DATASET EXCERPT
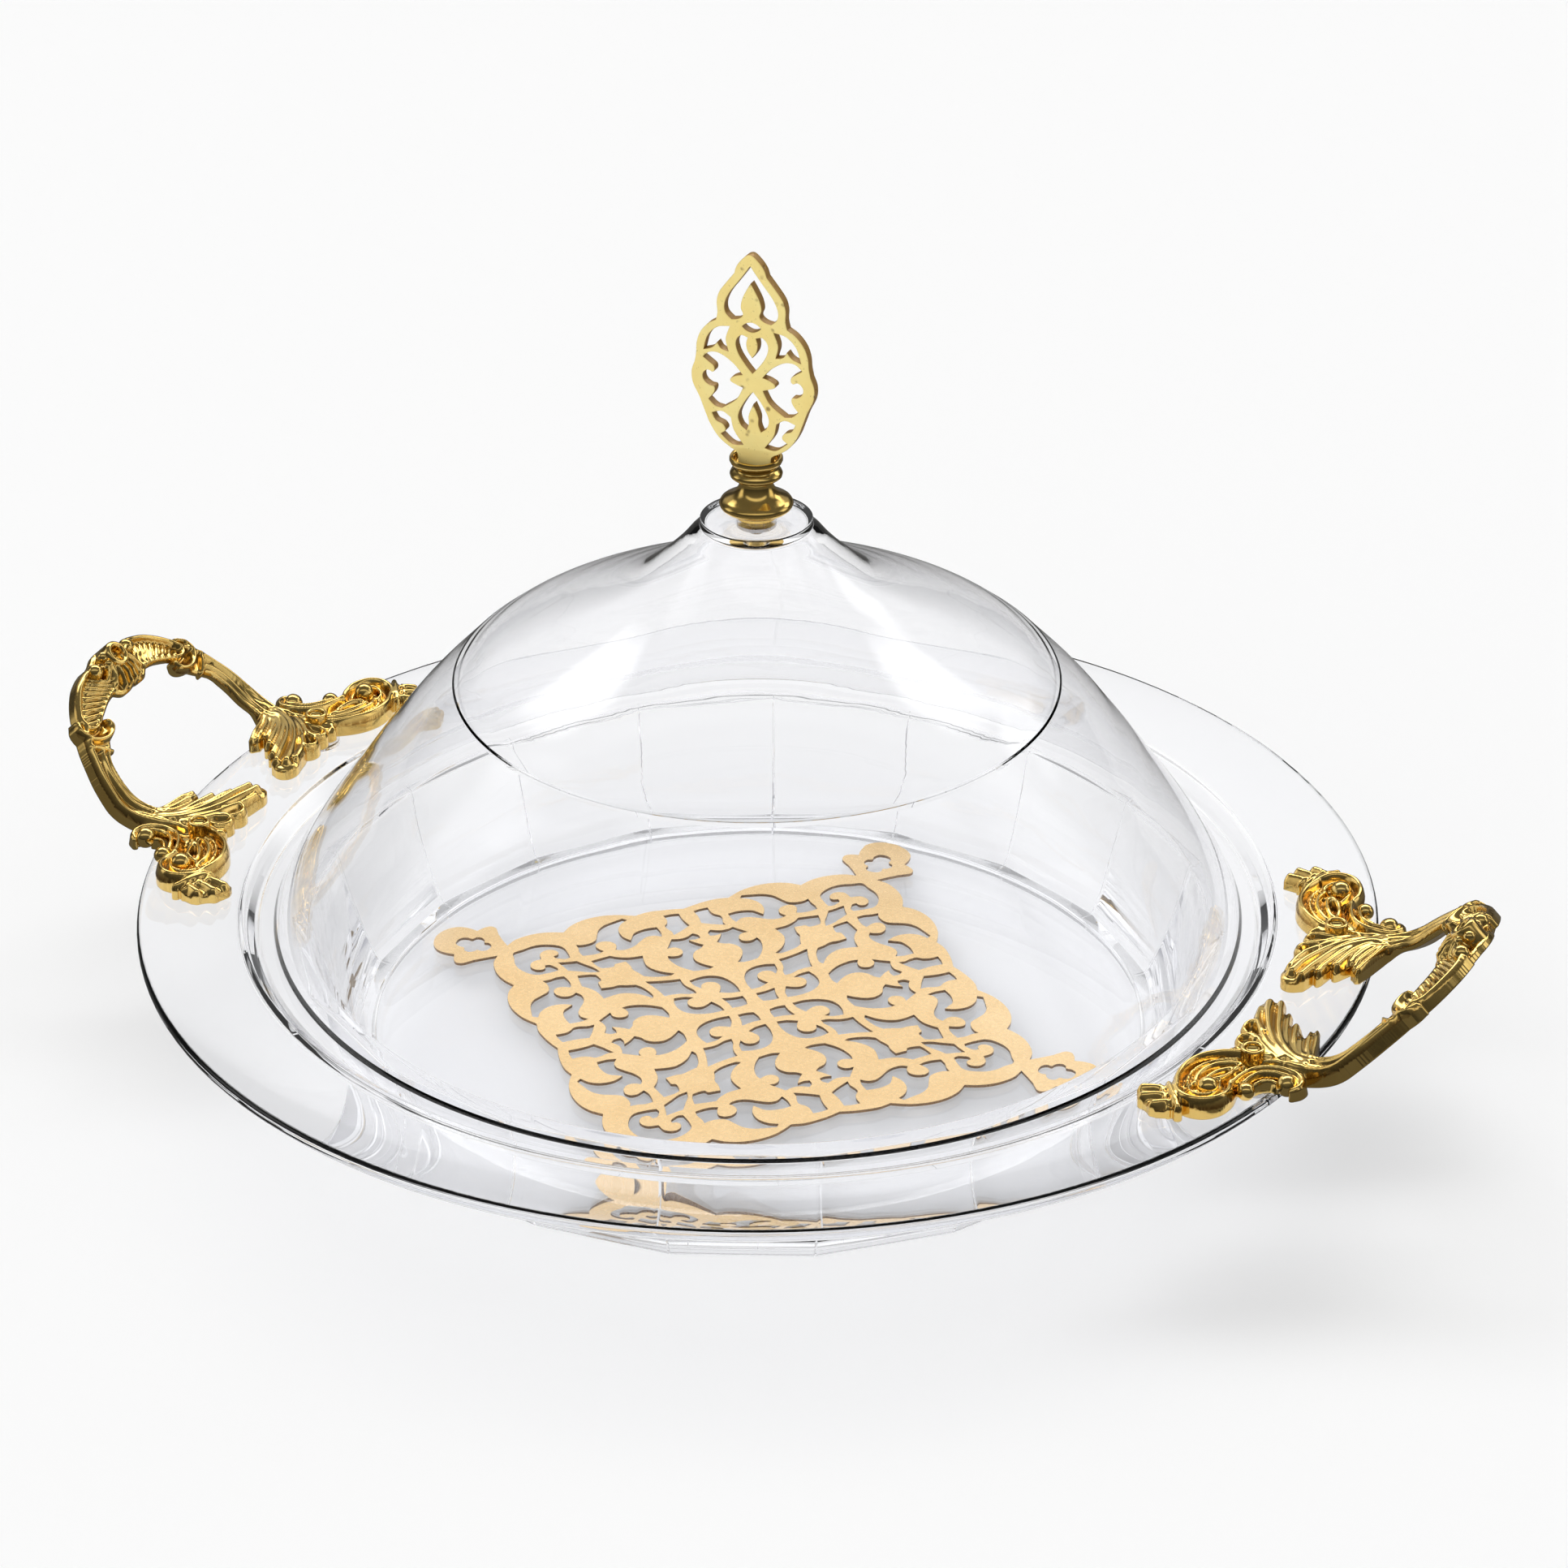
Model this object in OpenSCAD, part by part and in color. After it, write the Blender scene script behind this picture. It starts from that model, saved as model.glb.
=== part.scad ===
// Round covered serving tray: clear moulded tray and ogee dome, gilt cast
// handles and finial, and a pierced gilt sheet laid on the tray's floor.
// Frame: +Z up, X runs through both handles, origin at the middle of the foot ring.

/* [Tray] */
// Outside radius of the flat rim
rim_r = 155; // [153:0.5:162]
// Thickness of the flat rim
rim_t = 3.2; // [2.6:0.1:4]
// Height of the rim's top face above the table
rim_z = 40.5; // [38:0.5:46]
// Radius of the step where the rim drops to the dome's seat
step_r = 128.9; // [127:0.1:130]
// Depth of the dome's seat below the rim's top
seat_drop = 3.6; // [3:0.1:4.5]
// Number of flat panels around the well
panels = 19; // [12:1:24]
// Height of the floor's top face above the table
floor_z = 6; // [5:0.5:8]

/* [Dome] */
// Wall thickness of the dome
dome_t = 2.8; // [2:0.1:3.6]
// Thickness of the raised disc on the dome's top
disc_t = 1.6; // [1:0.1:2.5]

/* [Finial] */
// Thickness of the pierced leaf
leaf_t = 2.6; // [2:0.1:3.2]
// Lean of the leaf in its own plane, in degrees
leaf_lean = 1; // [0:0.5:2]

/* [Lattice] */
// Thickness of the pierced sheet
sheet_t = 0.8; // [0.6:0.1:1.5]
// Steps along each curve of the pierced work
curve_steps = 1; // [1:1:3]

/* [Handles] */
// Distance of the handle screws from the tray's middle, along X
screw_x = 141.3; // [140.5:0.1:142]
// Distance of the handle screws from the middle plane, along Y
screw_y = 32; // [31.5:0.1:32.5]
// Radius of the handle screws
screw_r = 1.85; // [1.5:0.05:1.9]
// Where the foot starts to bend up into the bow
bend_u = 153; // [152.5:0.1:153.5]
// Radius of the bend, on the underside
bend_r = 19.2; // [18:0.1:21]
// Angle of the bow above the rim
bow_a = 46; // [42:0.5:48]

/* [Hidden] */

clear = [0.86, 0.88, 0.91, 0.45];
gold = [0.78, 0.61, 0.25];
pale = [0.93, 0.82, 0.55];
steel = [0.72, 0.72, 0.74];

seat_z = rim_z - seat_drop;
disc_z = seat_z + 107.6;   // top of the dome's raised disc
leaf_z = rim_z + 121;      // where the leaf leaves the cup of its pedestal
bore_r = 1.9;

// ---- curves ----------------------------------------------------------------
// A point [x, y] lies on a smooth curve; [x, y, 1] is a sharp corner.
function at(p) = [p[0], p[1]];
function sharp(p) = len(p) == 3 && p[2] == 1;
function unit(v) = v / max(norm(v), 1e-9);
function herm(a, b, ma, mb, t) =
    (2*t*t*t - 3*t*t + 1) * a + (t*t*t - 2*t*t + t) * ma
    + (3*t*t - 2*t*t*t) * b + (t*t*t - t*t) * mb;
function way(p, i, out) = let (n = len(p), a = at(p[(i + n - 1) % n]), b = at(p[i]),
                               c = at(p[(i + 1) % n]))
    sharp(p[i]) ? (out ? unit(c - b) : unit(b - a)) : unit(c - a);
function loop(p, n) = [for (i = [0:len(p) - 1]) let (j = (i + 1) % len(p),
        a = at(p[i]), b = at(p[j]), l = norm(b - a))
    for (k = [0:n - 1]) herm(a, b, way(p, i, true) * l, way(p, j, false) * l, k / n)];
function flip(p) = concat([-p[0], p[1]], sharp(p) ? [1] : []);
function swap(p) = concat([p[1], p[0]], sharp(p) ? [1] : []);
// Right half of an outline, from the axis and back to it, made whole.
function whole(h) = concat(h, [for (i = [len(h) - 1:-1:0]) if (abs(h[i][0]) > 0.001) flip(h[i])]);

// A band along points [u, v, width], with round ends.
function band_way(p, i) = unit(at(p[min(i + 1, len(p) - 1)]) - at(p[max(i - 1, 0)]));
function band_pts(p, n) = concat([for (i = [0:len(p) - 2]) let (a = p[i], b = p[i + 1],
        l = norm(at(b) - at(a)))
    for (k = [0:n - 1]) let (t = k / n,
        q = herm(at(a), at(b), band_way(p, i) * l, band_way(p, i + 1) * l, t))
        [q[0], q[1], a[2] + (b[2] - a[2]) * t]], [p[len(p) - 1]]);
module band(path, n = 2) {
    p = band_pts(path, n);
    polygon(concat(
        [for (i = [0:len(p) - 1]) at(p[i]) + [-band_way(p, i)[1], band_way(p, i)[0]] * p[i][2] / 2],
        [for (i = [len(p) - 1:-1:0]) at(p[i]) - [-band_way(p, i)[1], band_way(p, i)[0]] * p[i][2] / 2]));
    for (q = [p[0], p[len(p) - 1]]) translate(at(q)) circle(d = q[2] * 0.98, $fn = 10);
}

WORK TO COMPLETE
Everything from the first line of the material through the line containing "curve_steps = 1; // [1:1:3]" is to be printed exactly; lines after that are to be left out.

RESULT FOR THIS TASK
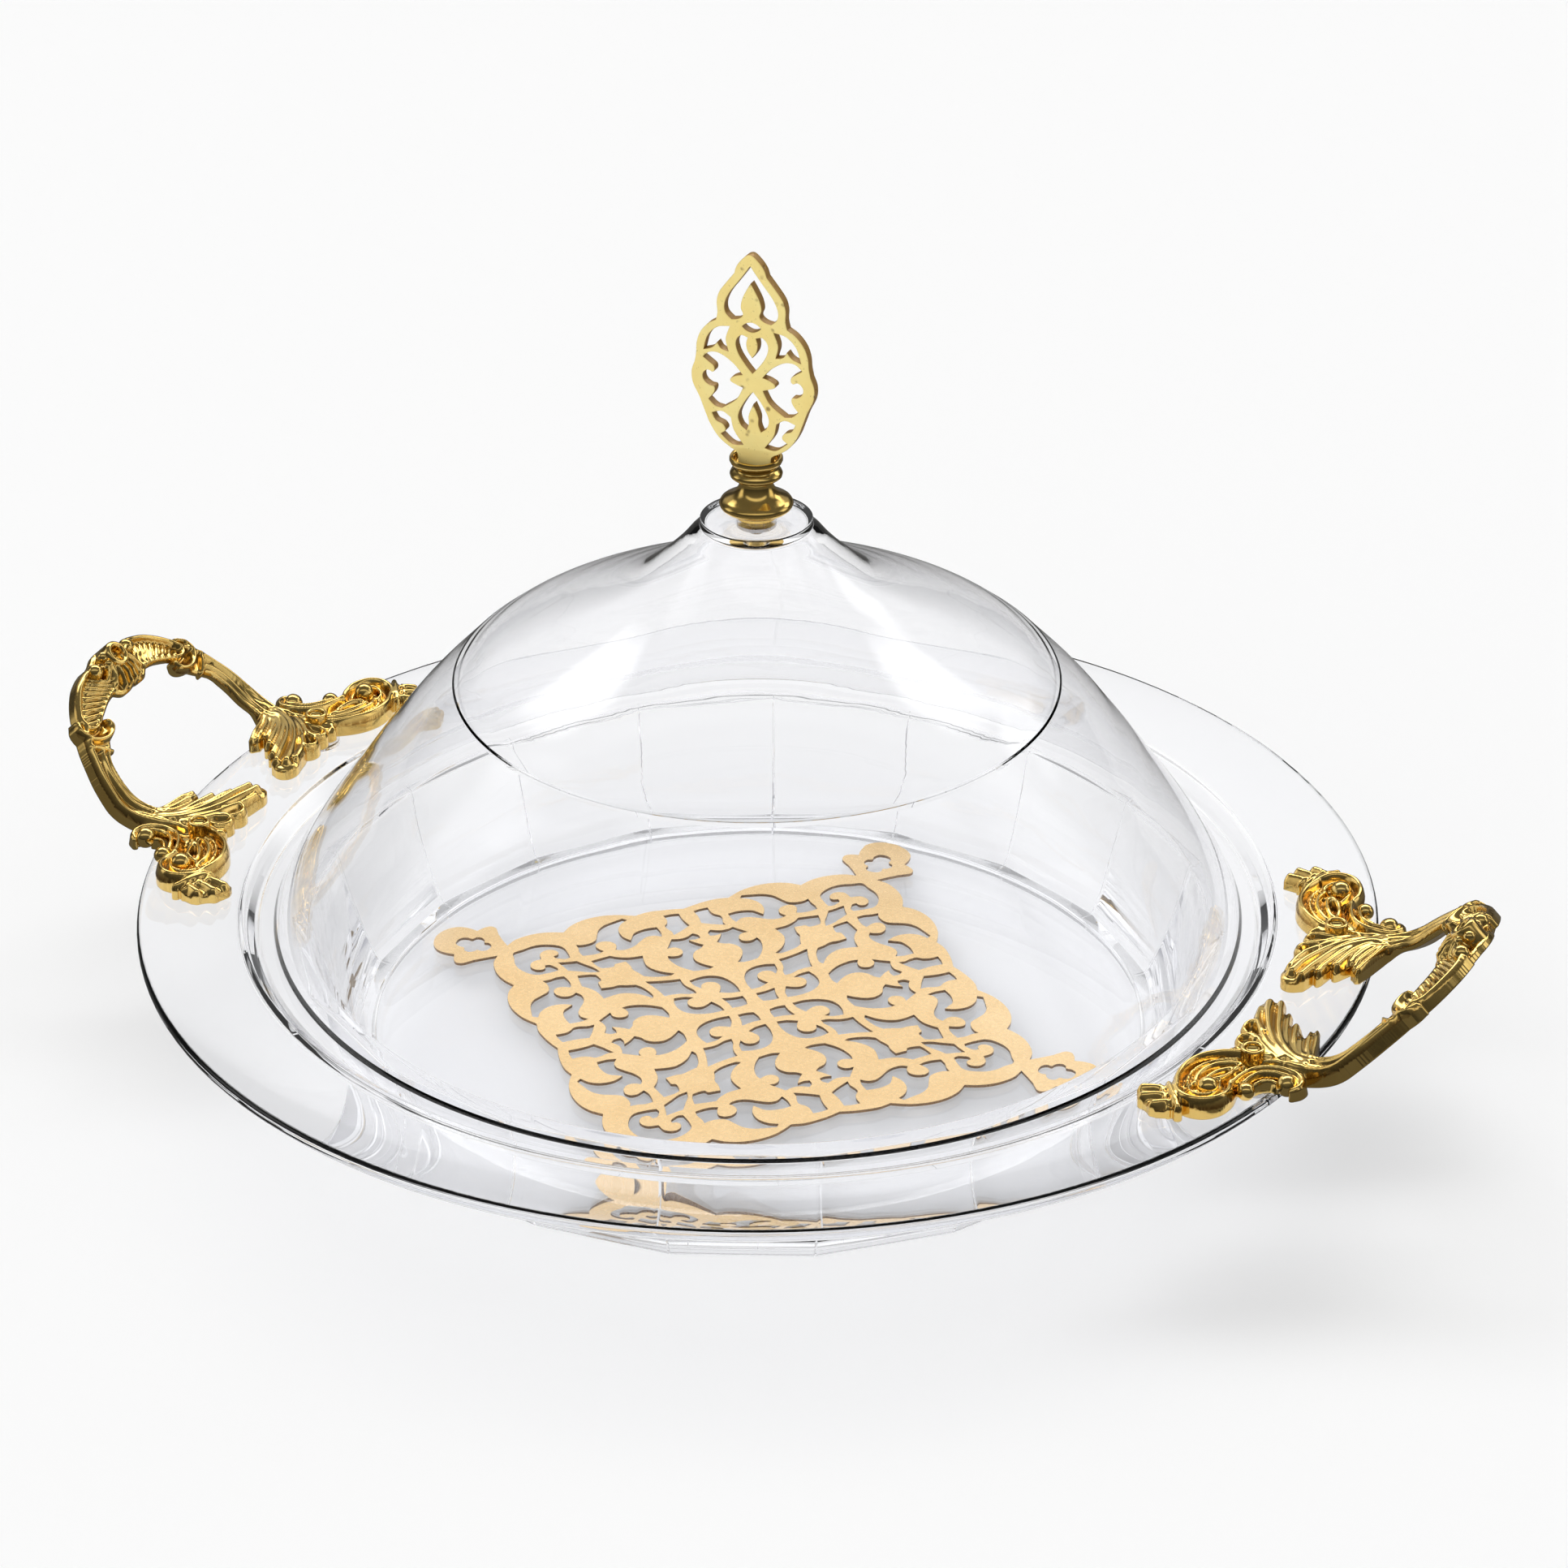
Model this object in OpenSCAD, part by part and in color. After it, write the Blender scene script behind this picture. It starts from that model, saved as model.glb.
=== part.scad ===
// Round covered serving tray: clear moulded tray and ogee dome, gilt cast
// handles and finial, and a pierced gilt sheet laid on the tray's floor.
// Frame: +Z up, X runs through both handles, origin at the middle of the foot ring.

/* [Tray] */
// Outside radius of the flat rim
rim_r = 155; // [153:0.5:162]
// Thickness of the flat rim
rim_t = 3.2; // [2.6:0.1:4]
// Height of the rim's top face above the table
rim_z = 40.5; // [38:0.5:46]
// Radius of the step where the rim drops to the dome's seat
step_r = 128.9; // [127:0.1:130]
// Depth of the dome's seat below the rim's top
seat_drop = 3.6; // [3:0.1:4.5]
// Number of flat panels around the well
panels = 19; // [12:1:24]
// Height of the floor's top face above the table
floor_z = 6; // [5:0.5:8]

/* [Dome] */
// Wall thickness of the dome
dome_t = 2.8; // [2:0.1:3.6]
// Thickness of the raised disc on the dome's top
disc_t = 1.6; // [1:0.1:2.5]

/* [Finial] */
// Thickness of the pierced leaf
leaf_t = 2.6; // [2:0.1:3.2]
// Lean of the leaf in its own plane, in degrees
leaf_lean = 1; // [0:0.5:2]

/* [Lattice] */
// Thickness of the pierced sheet
sheet_t = 0.8; // [0.6:0.1:1.5]
// Steps along each curve of the pierced work
curve_steps = 1; // [1:1:3]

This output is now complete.